Thank you so much for this! I love your association between pickme behaviors and the fawn response. (I was fascinated when I realized there are actually for F’s. In addition to fight & flight there is freeze and fawn. I learned more about this in a life changing book about CPTSD notes below) You are right. It is fawning when you chase a man, do things for him, beg him to love you. Thanks to the wonderful women at FDS, I have become much like your friend. Luckily I am in a great place in my career making lots of money and I own my own home. I’ve gotten to the point where I don’t emotionally need a man, either, and I’m actively not looking for one. I’m happy by myself. It’s incredibly freeing. Complex PTSD: From Surviving to Thriving: A Guide and Map for Recovering from Childhood Trauma https://a.co/d/5EjN5mu
Wow what a banger of an article. These types of posts make FDS the invaluable resource it is. Thank you, SayNad!
Not realizing that "other girls" is literally "I am not like the other girls!"-ing like you.
I have an older friend who was telling me about how underground, edgy, and ostracized the bdsm community is. I was kinda taken back by how un-aware she is. It's everywhere, shoved into our faces and even childrens faces. I was like "Na girl most couples are like that, and if your teenage daughter doesn't pretend to like being spit on she will be bullied and actually ostracized. That's just the way it is now. It was pretty much that bad when I was her age 🤷"

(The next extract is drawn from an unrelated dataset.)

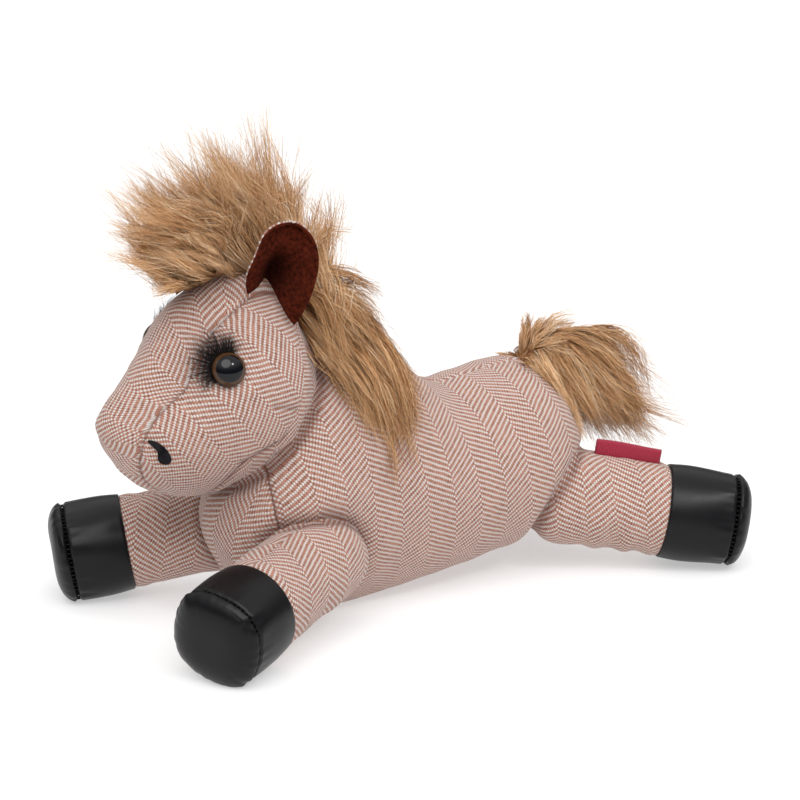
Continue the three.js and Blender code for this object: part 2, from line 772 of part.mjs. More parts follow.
// The core: a ball in the rump's socket and a finger of cloth that the fur is sewn round
function tailCore(grow) {
  const radius = tailCoreRadius + grow;
  const cap = Array.from({ length: ballSteps + 1 }, (_, i) => {
    const angle = (Math.PI / 2) * (i / ballSteps);
    return [-radius * Math.cos(angle), radius * Math.sin(angle)];
  });
  const end = [...cap].reverse().map(([along, r]) => [tailCoreLength - along, r]);
  return turned([...cap, ...end], eyeSides).rotateY(-degrees(tailRise));
}

const tailSocket = [0, tailLift / 2, tailLift].map((lift) =>
  solid(tailCore(seamGap).applyMatrix4(tailFrame(lift).matrixWorld)),
);

function addTail() {
  const frame = tailFrame(0);
  const reach = tailTipX - tailRootX;
  const rise = tailCrestZ - tailRootZ;
  const fall = tailRootZ - tailTipZ;
  const route = [
    at(tailCoreRadius / 2, rise / 2),
    at(reach / 4, rise),
    at((reach * 3) / 5, -fall / 3),
    at(reach, -fall),
  ];
  const widthShares = [0.7, 1, 1, 0.8];
  const bulk = tuftForm(
    route,
    widthShares.map((s) => s * tailHalfWidth),
    widthShares.map((s) => s * tailHalfHeight),
  );
  const locks = [
    [at(4, 2), at(9, 12), at(12, 20, -1)],
    [at(44, -12, 2), at(66, -17, 3), at(88, -27, 4)],
    [at(40, -24, -4), at(56, -40, -7), at(70, -58, -9)],
    [at(50, -26), at(71, -36, -2), at(90, -48, -3)],
  ];
  const bodyAt = (lift) =>
    solid(grown(bodyForm, seamGap).applyMatrix4(tailFrame(lift).matrixWorld.clone().invert()));
  const fur = cut(
    joined([bulk, ...locks.map((points) => lock(points, tailLockRadius))]),
    bodyAt(0),
    bodyAt(tailLift / 2),
    bodyAt(tailLift),
    solid(tailCore(liningGap)),
  );
  addMesh(frame, 'tail_core', solid(tailCore(0)), furKnit);
  addMesh(frame, 'tail_fur', fur, camelFur);
  horse.add(frame);
}

// Label, folded over and sewn into the top seam of one hind leg

function addLabel(frame, rim) {
  const half = labelWall + labelFold / 2;
  const base = legWaistRadius - labelWall;
  const top = legWaistRadius + labelHeight;
  const fold = new THREE.Shape();
  fold.moveTo(-half, base);
  fold.lineTo(-labelFold / 2, base);
  fold.lineTo(-labelFold / 2, top - labelWall);
  fold.lineTo(labelFold / 2, top - labelWall);
  fold.lineTo(labelFold / 2, base);
  fold.lineTo(half, base);
  fold.lineTo(half, top - labelWall);
  fold.lineTo(0, top);
  fold.lineTo(-half, top - labelWall);
  const strip = new THREE.ExtrudeGeometry(fold, { depth: labelLength, bevelEnabled: false });
  strip.applyMatrix4(
    new THREE.Matrix4().makeBasis(
      new THREE.Vector3(0, 1, 0),
      new THREE.Vector3(0, 0, 1),
      new THREE.Vector3(1, 0, 0),
    ),
  );
  strip.translate(rim - labelRimGap - labelLength, 0, 0);
  addMesh(frame, 'side_label', cut(solid(strip), solid(legTube(rim, -seamGap, 0, legSides))), labelWeave);
}

// Assembly

const sockets = [...legs.map((leg) => legRoom(leg, seamGap, legSides)), ...tailSocket];
const innerSockets = [...legs.map((leg) => legRoom(leg, liningGap, legInnerSides)), ...tailSocket];
const headRoom = solid(grown(headForm, seamGap));
const floorCut = solid(underFloor);

const bodyCover = cut(
  solid(bodyForm),
  solid(grown(bodyInner, -clothWall)),
  headRoom,
  floorCut,
  ...sockets,
);
const bodyFilling = cut(
  solid(grown(bodyInner, -clothWall - liningGap)),
  headRoom,
  ...innerSockets,
);
addMesh(horse, 'body_cover', bodyCover, herringbone);
addMesh(horse, 'body_filling', bodyFilling, filling);

const eyes = [addEye('eye_left', -1), addEye('eye_right', 1)];
const headCover = cut(
  solid(headForm),
  solid(grown(headInner, -clothWall)),
  solid(grown(bodyInner, -clothWall)),
  ...eyes.map((eye) => eye.hole),
);
const headFilling = cut(
  solid(grown(headInner, -clothWall - liningGap)),
  ...eyes.map((eye) => eye.pocket),
);
addMesh(horse, 'head_cover', headCover, herringbone);
addMesh(horse, 'head_filling', headFilling, filling);

addEar('ear_left', -1);
addEar('ear_right', 1);
addNostril('nostril_left', -1);
addNostril('nostril_right', 1);
addMane();
const legFrames = legs.map(addLeg);
addLabel(legFrames[2], hindRim);
addTail();

// The origin goes to the middle of the footprint
const footprint = new THREE.Box3().setFromObject(horse);
const middle = footprint.getCenter(new THREE.Vector3());
horse.position.set(-middle.x, -middle.y, 0);

const plush = new THREE.Group();
plush.add(horse);

export default plush;
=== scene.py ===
import json
import math

import bpy
import numpy as np
from mathutils import Matrix, Vector
from mathutils.bvhtree import BVHTree


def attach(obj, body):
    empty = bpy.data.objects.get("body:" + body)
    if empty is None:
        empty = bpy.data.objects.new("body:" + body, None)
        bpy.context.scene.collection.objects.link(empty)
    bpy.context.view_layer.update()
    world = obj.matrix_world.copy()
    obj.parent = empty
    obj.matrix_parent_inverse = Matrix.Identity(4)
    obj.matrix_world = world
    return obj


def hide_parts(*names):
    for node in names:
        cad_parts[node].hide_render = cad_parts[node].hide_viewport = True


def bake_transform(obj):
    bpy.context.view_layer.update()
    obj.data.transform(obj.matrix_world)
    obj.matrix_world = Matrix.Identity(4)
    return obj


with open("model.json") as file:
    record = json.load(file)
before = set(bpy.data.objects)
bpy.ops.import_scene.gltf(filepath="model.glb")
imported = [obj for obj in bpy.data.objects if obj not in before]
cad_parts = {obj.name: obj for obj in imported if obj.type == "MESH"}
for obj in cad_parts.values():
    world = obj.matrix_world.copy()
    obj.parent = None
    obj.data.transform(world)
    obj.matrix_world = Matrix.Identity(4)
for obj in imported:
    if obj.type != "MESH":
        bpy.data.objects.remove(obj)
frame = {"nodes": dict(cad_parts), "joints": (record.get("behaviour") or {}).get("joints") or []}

# Looks of a lying plush horse. Forms are worked out in millimetres on the horse's own axes:
# it faces -X, its left side is -Y, and the surface that it lies on is at Z 0.
MM = 0.001
TURN = 2 * math.pi
joint_spots = {joint["name"]: Vector(joint["pos_m"]) for joint in frame["joints"]}
FORE_ROOT = (-68.0, -29.0)
ORIGIN = np.array(joint_spots["foreleg_left_swing"]) - np.array([*FORE_ROOT, 0]) * MM
ORIGIN[2] = 0
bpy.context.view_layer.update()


def placed(points):
    return ORIGIN + np.asarray(points, float) * MM


# Sizes of the stuffed forms, as in the part
BODY = {
    "front": -100, "length": 178, "front_cap": 26, "back_cap": 32,
    "low": 13 * np.array([0, 0, 0, 0, 0.05, 0.2, 0.38, 0.58, 0.8, 1, 1.3])
    + 17 * np.array([1, 0.25, 0, 0, 0, 0, 0, 0, 0, 0, 0]) - 0.5,
    "high": 80 * np.array([0.86, 0.98, 1.02, 1.02, 1.02, 1.035, 1.052, 1.078, 1.1, 1.085, 0.96])
    + 38 * np.array([0, 0.35, 0.85, 1, 0.86, 0.4, 0.05, 0, 0, 0, 0]),
    "half": 38 * np.array([0.68, 0.87, 0.98, 1, 1, 1, 1, 1, 0.99, 0.93, 0.74]),
    "pinch": np.array([0.2, 0.2, 0.21, 0.21, 0.18, 0.1, 0, 0, 0, 0, 0]),
}
HEAD = {
    "front": -150, "length": 100, "front_cap": 38, "back_cap": 30,
    "low": 58 + 91 * np.array([0.13, 0.04, 0.01, 0, 0, 0.02, 0.06, 0.14, 0.3]),
    "high": 58 + 91 * np.array([0.54, 0.61, 0.72, 0.865, 0.945, 0.99, 0.95, 0.84, 0.66]),
    "half": 34 * np.array([0.69, 0.74, 0.8, 0.9, 0.98, 1, 0.95, 0.84, 0.7]),
    "pinch": np.array([0.05, 0.08, 0.1, 0.12, 0.15, 0.15, 0.12, 0.1, 0.1]),
}
LEGS = {
    "foreleg_left": {"yaw": 204, "rim": 47, "cuff": 24},
    "foreleg_right": {"yaw": 153, "rim": 49, "cuff": 24},
    "hindleg_left": {"yaw": -31, "rim": 43, "cuff": 29},
    "hindleg_right": {"yaw": 46, "rim": 43, "cuff": 29},
}
LEG_SLOPE = 9
LEG_RADII = [20, 19, 19.3]
LEG_CLOTH_RADIUS = 19.4
HOOF_RADIUS = 20.5
SOLE_DOME = 8
HOOF_SQUARE = 0.035
HOOF_GATHER = 0.3
EYE_SPOT = (-108, 116)
EYE_RADIUS = 7
EYE_DOME = 5.2
NOSTRIL_SPOT = (-135, 85)
TAIL_ROOT = (55, 0, 87)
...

(Its not "just the way it is" in our personal lives unless we allow it, though, and I have a lot of hope that things can change for the better. We NEED class solidarity)
Girl quit lying. This is why I love FDS. It'll smack you with reality. Quit playing! Quit hurting yourself! (Speaking to my former cringey kinkmeisha self, and my friend)
Thank you so much! This is exactly the kind of post I look for in the forums :)
this should be a mandatory read for anyone who wants to post about their love life or lack thereof.
and now it’s “Female Strategy.” welcome to interesting times. does this feel like war to anyone else?